» TASK GOAL:
Take the data below and copy exactly the lines starting at the one with "blank -= Rot(180, 0, 0)" and finishing at the one with "low, high = Vector((1e9,)", both included.
--- START DATA ---
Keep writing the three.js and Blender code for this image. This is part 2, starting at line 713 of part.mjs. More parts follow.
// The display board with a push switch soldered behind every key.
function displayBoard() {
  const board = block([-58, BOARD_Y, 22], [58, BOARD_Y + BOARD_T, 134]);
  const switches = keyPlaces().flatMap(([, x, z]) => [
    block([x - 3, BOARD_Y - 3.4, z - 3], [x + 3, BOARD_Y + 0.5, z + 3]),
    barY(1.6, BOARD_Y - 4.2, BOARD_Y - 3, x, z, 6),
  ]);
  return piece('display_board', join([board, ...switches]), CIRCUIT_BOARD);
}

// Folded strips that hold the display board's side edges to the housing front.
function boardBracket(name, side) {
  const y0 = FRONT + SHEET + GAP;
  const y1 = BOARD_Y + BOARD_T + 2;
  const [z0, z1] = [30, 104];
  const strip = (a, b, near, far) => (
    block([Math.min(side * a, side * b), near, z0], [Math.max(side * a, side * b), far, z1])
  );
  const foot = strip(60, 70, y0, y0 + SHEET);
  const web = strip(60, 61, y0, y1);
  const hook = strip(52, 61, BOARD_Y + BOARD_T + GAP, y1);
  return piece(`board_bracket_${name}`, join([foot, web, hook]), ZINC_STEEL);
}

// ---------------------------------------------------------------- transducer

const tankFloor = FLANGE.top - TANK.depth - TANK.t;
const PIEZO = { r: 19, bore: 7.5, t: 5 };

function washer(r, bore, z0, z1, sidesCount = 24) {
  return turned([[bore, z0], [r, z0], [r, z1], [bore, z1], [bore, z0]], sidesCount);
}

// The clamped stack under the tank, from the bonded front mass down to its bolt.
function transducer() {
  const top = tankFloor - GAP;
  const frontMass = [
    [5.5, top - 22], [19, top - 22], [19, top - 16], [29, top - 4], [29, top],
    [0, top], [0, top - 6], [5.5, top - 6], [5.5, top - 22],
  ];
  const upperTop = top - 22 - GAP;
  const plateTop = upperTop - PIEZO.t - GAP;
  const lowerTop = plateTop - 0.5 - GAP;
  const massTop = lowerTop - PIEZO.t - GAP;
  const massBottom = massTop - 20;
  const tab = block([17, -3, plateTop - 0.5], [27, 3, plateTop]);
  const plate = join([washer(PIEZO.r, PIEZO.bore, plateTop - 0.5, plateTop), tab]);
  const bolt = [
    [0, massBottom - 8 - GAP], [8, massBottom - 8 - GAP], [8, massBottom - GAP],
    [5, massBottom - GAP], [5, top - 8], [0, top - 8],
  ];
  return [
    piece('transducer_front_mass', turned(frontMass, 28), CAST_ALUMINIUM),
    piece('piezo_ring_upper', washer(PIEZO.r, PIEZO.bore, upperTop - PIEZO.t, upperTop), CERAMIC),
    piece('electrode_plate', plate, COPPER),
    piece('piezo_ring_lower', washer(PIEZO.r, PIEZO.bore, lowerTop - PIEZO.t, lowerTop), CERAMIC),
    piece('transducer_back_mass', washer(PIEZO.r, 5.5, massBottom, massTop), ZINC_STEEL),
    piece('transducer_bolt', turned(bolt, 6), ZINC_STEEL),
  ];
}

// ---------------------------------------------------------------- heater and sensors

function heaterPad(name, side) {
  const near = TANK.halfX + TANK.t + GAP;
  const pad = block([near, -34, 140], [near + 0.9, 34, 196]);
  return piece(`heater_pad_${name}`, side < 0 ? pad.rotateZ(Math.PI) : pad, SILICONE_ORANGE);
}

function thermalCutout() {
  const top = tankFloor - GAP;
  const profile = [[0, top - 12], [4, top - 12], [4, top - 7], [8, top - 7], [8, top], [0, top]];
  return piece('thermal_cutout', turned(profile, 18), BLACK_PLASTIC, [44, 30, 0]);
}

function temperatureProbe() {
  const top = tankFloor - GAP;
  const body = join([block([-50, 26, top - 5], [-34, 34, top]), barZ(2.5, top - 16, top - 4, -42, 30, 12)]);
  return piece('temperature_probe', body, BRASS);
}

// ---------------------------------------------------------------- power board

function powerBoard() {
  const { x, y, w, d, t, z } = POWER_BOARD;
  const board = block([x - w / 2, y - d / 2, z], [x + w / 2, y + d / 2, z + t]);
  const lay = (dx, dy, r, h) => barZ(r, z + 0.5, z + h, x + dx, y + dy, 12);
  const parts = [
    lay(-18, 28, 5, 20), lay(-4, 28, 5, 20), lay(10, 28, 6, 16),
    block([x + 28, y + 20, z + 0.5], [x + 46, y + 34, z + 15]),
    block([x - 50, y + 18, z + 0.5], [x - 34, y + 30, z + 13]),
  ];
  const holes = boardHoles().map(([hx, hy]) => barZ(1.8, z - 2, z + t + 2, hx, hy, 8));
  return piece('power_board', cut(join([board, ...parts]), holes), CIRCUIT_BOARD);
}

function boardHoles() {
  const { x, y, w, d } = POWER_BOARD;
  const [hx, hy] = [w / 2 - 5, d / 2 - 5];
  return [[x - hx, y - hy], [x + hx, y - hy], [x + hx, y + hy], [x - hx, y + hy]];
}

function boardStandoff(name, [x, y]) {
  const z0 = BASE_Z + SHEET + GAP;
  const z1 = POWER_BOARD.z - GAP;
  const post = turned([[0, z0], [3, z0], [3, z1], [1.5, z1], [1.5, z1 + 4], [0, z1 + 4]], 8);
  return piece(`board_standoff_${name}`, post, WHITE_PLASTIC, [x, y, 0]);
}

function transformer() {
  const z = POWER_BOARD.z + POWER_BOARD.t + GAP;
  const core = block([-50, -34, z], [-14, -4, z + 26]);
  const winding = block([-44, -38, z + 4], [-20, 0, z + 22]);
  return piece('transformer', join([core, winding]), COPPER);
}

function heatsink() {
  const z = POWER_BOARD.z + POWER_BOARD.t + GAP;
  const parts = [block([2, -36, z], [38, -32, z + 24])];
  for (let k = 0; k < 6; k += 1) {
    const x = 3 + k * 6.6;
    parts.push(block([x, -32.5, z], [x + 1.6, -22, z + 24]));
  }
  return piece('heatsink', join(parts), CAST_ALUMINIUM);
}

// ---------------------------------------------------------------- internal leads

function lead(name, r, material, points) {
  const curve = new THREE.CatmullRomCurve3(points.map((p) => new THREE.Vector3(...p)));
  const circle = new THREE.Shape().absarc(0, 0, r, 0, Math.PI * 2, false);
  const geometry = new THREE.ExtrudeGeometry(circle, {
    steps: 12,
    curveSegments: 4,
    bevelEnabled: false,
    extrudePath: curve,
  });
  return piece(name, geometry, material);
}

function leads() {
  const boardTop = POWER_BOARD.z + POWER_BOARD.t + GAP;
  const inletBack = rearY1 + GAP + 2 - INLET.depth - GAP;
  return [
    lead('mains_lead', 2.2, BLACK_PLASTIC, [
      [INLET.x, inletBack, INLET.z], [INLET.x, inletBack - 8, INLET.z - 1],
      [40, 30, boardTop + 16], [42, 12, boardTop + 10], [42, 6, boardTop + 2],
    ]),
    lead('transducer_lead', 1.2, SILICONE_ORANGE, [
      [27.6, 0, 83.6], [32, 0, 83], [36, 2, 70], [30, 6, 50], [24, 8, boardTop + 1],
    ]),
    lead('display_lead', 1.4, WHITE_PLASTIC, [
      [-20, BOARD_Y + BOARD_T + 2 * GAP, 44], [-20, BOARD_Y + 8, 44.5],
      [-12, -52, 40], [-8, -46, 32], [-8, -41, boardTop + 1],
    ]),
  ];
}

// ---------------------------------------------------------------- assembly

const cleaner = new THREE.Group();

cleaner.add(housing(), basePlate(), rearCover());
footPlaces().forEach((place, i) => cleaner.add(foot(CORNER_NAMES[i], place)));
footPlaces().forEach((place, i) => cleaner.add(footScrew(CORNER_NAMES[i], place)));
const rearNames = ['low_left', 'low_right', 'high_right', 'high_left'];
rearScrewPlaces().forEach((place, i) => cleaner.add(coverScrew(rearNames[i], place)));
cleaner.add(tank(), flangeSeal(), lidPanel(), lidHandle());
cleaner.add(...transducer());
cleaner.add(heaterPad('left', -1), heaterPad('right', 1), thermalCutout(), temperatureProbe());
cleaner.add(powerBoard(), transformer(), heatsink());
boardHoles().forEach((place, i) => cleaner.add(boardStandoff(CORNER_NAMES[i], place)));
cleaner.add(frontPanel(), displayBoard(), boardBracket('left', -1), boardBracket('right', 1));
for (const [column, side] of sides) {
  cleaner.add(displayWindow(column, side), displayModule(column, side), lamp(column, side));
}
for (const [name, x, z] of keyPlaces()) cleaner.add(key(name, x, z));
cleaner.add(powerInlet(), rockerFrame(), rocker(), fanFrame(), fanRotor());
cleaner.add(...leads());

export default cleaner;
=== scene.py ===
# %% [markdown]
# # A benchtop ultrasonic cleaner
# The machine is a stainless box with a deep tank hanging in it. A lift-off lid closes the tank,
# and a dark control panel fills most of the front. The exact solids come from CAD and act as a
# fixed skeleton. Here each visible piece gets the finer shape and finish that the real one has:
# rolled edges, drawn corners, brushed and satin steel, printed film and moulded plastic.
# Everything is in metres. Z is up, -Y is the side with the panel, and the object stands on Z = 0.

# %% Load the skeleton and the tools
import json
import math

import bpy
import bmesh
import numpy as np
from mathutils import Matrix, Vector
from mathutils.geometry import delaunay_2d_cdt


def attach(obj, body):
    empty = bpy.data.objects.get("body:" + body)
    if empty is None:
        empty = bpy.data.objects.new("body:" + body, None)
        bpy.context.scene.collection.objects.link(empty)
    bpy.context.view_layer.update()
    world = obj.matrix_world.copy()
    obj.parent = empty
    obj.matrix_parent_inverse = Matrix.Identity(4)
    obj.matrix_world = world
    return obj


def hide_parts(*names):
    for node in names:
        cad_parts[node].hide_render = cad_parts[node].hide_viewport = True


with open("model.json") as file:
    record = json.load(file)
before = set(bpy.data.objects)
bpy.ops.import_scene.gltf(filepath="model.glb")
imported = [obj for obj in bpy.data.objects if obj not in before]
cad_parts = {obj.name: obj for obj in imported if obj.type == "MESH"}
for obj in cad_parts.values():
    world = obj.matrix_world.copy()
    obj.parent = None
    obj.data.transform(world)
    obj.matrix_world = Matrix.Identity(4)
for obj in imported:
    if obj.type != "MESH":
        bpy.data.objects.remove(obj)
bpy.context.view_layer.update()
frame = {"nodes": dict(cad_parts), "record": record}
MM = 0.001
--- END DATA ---
--- START DATA ---
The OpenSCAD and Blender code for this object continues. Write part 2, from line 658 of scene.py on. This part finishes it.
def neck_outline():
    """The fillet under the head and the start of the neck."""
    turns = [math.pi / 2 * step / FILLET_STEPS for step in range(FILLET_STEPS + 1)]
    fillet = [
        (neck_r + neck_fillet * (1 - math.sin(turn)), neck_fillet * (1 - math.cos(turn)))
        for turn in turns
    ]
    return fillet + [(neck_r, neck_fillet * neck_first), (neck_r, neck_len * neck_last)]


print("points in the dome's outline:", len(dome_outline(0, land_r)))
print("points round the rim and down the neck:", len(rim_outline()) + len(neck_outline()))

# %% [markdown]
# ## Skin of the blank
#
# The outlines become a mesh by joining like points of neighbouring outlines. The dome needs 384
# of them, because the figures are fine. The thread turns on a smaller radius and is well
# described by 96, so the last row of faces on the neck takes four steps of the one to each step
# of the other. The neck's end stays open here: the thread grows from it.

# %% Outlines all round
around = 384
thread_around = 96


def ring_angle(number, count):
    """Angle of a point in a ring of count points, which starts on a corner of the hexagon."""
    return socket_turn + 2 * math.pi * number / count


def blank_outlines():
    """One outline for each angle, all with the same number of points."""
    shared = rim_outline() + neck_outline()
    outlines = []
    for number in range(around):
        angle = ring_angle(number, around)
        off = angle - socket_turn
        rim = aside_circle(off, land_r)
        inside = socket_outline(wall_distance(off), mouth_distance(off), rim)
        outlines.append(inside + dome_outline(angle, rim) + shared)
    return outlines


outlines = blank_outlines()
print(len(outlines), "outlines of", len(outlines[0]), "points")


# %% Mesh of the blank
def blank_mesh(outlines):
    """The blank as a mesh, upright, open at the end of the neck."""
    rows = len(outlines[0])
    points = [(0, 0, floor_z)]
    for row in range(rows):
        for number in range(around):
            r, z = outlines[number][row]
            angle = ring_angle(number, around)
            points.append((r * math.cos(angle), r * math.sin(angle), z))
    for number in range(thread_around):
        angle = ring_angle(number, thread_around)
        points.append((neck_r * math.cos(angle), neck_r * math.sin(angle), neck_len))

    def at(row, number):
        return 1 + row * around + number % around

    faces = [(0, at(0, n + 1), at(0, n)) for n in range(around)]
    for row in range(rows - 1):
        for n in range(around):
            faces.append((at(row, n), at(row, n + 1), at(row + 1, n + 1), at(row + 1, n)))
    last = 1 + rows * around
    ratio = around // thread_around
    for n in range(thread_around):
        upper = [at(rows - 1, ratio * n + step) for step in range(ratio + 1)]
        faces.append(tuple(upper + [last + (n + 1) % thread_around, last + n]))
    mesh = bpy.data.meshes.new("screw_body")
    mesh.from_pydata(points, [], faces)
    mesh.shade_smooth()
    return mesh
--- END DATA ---
--- START DATA ---
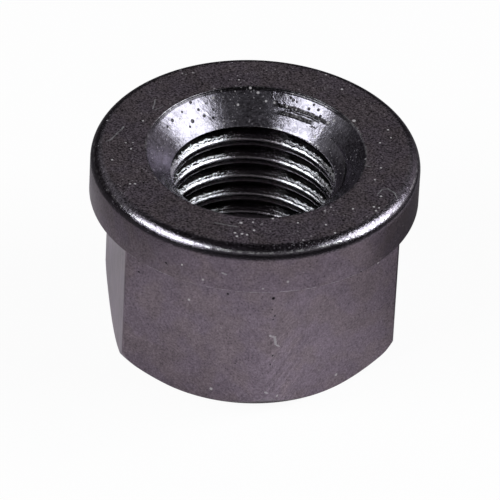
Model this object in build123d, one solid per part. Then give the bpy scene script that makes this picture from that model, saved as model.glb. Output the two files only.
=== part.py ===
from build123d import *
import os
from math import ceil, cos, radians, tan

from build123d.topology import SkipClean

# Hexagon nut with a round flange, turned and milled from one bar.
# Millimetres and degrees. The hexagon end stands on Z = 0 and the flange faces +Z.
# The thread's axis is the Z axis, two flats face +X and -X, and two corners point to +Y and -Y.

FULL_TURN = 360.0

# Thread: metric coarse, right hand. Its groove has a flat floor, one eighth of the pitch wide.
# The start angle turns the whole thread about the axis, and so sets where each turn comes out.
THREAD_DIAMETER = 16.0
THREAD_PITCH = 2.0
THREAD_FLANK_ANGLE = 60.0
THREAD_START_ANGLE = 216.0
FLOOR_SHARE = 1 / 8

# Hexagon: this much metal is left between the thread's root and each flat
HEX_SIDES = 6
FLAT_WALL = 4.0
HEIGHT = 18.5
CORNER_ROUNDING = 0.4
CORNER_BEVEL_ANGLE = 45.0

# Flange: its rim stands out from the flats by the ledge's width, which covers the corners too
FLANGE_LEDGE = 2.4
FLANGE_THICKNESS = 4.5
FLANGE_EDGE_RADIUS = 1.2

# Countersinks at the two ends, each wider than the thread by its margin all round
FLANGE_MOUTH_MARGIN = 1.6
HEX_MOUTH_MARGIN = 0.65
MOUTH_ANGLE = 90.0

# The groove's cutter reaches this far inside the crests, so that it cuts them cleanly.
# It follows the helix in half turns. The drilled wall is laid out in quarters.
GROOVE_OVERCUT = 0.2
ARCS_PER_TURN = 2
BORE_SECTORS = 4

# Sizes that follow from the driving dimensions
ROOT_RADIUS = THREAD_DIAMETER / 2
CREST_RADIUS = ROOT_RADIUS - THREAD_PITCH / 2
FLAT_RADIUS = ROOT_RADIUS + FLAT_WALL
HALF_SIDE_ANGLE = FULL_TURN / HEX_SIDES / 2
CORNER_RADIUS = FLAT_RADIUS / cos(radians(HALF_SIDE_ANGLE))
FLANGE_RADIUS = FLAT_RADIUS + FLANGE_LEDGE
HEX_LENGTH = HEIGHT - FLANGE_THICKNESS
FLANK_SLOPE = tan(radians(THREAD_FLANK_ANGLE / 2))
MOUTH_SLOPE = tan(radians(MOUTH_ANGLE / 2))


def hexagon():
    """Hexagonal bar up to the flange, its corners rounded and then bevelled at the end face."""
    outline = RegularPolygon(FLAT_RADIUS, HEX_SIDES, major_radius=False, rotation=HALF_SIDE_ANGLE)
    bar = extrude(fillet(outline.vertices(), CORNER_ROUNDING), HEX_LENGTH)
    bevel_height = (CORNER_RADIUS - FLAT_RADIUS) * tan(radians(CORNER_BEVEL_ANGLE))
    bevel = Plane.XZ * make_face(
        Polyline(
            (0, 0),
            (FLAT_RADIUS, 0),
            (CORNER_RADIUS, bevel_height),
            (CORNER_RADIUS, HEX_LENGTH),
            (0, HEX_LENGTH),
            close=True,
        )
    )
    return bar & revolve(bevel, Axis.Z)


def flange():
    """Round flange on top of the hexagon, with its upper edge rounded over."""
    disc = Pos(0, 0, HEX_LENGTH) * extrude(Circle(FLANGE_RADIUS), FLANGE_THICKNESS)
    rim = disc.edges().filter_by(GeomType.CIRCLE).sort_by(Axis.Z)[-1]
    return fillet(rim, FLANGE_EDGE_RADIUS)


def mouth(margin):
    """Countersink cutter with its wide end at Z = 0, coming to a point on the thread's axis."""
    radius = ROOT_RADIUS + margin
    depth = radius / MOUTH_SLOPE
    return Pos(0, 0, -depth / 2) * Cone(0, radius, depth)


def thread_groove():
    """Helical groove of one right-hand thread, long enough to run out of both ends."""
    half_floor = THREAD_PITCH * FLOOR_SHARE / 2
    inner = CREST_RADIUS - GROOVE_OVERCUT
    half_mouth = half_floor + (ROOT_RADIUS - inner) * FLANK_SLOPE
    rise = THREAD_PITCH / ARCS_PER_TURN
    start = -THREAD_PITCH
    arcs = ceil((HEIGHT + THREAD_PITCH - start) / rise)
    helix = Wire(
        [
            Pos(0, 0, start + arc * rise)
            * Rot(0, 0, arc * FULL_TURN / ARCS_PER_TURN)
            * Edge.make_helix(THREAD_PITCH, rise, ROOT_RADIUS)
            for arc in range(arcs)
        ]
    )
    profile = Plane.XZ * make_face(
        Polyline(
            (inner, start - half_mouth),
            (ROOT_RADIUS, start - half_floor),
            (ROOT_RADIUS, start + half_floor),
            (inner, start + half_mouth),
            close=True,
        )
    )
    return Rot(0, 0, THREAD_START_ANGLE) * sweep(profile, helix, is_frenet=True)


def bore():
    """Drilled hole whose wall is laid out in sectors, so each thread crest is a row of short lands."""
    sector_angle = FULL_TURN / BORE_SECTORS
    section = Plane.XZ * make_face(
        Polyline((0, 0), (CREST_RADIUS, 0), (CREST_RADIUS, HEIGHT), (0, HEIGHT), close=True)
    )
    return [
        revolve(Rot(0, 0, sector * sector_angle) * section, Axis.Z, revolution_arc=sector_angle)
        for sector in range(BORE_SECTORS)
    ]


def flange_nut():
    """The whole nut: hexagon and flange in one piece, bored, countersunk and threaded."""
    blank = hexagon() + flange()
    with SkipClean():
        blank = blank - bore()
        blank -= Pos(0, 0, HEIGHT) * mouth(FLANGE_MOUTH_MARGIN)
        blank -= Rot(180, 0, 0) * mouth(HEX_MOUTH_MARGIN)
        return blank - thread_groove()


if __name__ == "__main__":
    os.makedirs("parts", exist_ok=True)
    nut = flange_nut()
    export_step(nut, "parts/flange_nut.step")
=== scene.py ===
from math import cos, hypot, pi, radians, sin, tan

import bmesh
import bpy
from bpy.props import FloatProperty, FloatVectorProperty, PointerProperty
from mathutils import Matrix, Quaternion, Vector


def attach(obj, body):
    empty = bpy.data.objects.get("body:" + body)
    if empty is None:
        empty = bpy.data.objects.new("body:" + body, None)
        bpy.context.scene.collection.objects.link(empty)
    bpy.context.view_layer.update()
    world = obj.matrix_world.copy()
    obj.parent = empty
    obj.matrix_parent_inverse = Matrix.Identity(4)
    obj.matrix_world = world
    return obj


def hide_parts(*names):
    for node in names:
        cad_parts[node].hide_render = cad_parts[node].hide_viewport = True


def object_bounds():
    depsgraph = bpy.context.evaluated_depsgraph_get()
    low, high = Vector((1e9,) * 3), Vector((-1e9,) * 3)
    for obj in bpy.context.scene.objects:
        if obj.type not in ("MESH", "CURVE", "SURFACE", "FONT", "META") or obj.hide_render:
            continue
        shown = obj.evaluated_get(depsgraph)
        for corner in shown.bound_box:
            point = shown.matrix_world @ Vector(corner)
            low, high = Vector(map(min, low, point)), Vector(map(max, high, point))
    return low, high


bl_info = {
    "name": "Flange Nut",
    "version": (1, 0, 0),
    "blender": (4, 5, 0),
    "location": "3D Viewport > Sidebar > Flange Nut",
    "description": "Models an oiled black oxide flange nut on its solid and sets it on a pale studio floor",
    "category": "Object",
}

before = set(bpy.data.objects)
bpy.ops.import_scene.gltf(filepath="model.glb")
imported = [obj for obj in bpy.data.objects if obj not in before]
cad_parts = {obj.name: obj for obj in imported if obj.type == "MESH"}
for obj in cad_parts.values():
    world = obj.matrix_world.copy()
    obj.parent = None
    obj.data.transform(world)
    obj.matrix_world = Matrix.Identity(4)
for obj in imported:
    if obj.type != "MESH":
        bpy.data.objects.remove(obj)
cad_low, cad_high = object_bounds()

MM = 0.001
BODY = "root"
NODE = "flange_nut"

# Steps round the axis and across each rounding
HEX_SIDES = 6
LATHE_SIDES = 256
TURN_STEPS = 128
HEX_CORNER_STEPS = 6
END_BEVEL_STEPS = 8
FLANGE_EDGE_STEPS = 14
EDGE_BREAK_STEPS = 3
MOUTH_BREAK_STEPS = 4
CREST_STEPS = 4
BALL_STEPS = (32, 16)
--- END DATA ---
» RESPONSE TO THIS EXERCISE:
        blank -= Rot(180, 0, 0) * mouth(HEX_MOUTH_MARGIN)
        return blank - thread_groove()


if __name__ == "__main__":
    os.makedirs("parts", exist_ok=True)
    nut = flange_nut()
    export_step(nut, "parts/flange_nut.step")
=== scene.py ===
from math import cos, hypot, pi, radians, sin, tan

import bmesh
import bpy
from bpy.props import FloatProperty, FloatVectorProperty, PointerProperty
from mathutils import Matrix, Quaternion, Vector


def attach(obj, body):
    empty = bpy.data.objects.get("body:" + body)
    if empty is None:
        empty = bpy.data.objects.new("body:" + body, None)
        bpy.context.scene.collection.objects.link(empty)
    bpy.context.view_layer.update()
    world = obj.matrix_world.copy()
    obj.parent = empty
    obj.matrix_parent_inverse = Matrix.Identity(4)
    obj.matrix_world = world
    return obj


def hide_parts(*names):
    for node in names:
        cad_parts[node].hide_render = cad_parts[node].hide_viewport = True


def object_bounds():
    depsgraph = bpy.context.evaluated_depsgraph_get()
    low, high = Vector((1e9,) * 3), Vector((-1e9,) * 3)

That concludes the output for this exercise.